## What this task involves
Restate the opening lines of the material below word for word, stopping after the line that contains "mitred wooden frame.".

+-------+

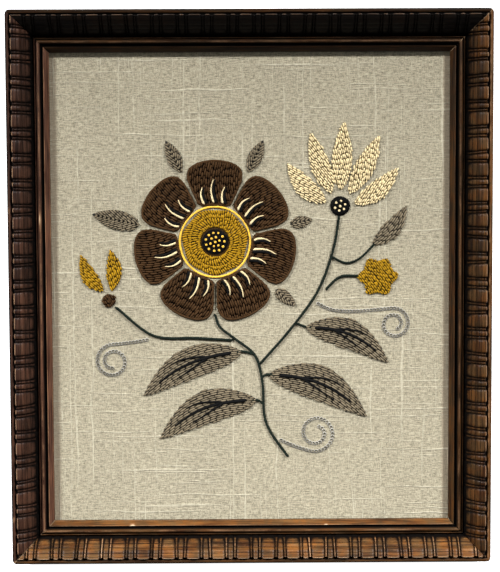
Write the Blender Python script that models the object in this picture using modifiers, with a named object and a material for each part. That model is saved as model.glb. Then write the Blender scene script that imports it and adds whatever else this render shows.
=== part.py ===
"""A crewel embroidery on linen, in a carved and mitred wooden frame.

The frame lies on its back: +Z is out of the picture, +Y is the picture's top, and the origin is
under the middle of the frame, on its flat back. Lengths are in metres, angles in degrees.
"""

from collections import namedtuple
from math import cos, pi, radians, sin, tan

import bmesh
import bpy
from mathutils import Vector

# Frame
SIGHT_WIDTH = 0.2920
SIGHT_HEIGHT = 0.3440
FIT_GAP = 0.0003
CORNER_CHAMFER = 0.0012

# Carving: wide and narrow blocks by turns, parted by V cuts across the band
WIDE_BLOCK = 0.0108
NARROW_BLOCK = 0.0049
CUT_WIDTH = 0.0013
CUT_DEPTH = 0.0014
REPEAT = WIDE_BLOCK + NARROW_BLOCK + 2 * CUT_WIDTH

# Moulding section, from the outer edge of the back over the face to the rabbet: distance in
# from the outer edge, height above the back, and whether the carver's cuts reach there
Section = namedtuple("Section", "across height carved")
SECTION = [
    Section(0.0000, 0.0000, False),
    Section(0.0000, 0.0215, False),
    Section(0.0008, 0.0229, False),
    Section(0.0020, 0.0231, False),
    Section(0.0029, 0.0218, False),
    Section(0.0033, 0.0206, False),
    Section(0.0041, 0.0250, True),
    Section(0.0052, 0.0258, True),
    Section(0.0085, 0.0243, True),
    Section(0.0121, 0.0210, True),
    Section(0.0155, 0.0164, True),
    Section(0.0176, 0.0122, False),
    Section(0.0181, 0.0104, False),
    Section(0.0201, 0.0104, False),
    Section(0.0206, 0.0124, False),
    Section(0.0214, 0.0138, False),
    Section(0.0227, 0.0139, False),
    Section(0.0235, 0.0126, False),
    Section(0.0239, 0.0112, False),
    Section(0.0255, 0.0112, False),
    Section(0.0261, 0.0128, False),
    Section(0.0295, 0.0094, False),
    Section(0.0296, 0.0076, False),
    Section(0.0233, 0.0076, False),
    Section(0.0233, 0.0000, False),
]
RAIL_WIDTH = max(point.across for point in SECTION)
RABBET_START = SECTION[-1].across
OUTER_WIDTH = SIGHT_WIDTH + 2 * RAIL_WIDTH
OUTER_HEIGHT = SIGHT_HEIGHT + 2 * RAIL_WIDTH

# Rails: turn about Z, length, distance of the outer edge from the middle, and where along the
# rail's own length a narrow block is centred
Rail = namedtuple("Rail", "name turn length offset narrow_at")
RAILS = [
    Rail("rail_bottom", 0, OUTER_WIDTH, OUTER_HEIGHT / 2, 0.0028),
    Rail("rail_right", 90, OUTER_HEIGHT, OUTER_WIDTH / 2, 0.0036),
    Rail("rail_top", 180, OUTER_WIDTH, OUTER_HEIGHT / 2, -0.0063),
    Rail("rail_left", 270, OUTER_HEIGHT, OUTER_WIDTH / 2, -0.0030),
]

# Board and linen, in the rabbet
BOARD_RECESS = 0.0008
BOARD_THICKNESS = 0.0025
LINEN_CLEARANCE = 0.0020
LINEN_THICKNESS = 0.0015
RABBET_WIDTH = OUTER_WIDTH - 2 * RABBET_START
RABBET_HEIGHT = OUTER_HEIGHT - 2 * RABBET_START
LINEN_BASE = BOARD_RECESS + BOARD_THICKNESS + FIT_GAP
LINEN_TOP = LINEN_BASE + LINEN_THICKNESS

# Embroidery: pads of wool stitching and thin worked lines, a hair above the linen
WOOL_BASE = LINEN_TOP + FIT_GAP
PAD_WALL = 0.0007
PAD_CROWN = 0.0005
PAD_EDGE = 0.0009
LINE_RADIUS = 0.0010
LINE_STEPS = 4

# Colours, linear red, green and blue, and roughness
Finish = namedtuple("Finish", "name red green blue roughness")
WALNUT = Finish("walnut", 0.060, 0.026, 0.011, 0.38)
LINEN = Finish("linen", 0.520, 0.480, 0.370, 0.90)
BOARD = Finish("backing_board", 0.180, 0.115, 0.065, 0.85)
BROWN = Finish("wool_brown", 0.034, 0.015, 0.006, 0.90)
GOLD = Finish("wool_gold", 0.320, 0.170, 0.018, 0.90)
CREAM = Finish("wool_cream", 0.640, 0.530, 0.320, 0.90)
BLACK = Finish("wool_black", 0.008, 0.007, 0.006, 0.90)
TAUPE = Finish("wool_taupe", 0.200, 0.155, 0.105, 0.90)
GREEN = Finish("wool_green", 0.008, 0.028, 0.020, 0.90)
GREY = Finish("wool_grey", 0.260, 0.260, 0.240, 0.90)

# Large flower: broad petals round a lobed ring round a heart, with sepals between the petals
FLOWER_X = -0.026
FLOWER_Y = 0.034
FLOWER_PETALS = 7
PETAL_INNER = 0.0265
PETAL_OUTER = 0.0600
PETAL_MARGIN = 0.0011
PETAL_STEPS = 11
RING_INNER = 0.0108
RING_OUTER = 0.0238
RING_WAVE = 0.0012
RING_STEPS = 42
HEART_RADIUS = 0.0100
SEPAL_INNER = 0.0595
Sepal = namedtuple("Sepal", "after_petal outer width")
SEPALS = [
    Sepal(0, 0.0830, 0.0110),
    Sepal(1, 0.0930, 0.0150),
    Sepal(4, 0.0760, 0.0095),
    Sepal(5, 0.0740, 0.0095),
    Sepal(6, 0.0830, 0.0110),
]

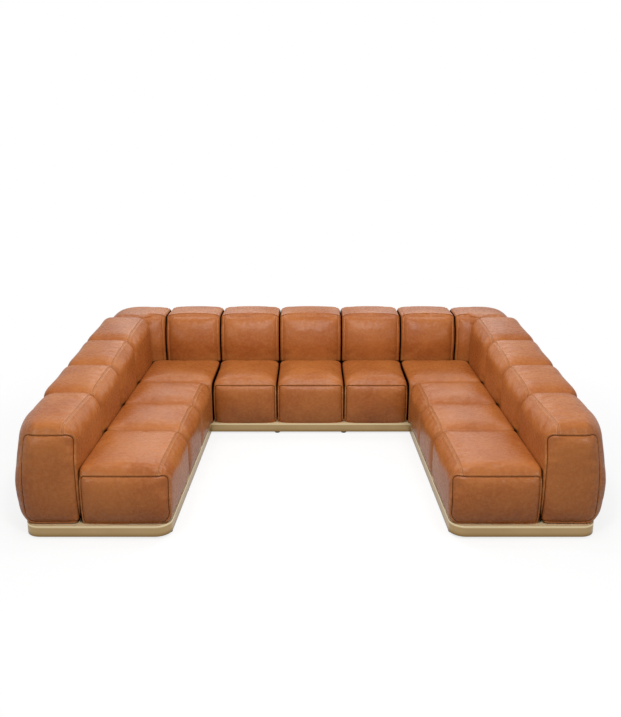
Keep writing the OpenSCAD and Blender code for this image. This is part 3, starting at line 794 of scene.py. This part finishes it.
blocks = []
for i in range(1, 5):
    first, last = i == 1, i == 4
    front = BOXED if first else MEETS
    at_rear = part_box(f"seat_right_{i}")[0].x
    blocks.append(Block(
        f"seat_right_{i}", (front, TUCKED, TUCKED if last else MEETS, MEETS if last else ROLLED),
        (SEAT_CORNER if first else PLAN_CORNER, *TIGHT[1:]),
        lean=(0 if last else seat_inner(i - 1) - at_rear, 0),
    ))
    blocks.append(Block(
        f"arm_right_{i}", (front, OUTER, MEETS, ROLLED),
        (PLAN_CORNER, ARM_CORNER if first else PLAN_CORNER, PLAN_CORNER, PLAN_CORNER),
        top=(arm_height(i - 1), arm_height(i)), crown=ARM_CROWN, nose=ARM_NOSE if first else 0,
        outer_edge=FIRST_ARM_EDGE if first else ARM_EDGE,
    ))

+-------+

## Reply to the task
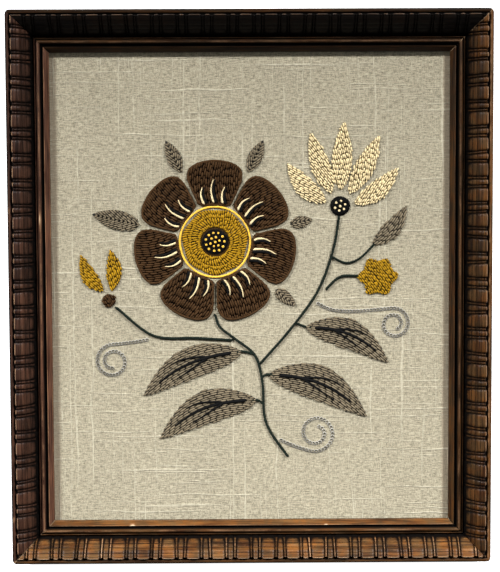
Write the Blender Python script that models the object in this picture using modifiers, with a named object and a material for each part. That model is saved as model.glb. Then write the Blender scene script that imports it and adds whatever else this render shows.
=== part.py ===
"""A crewel embroidery on linen, in a carved and mitred wooden frame.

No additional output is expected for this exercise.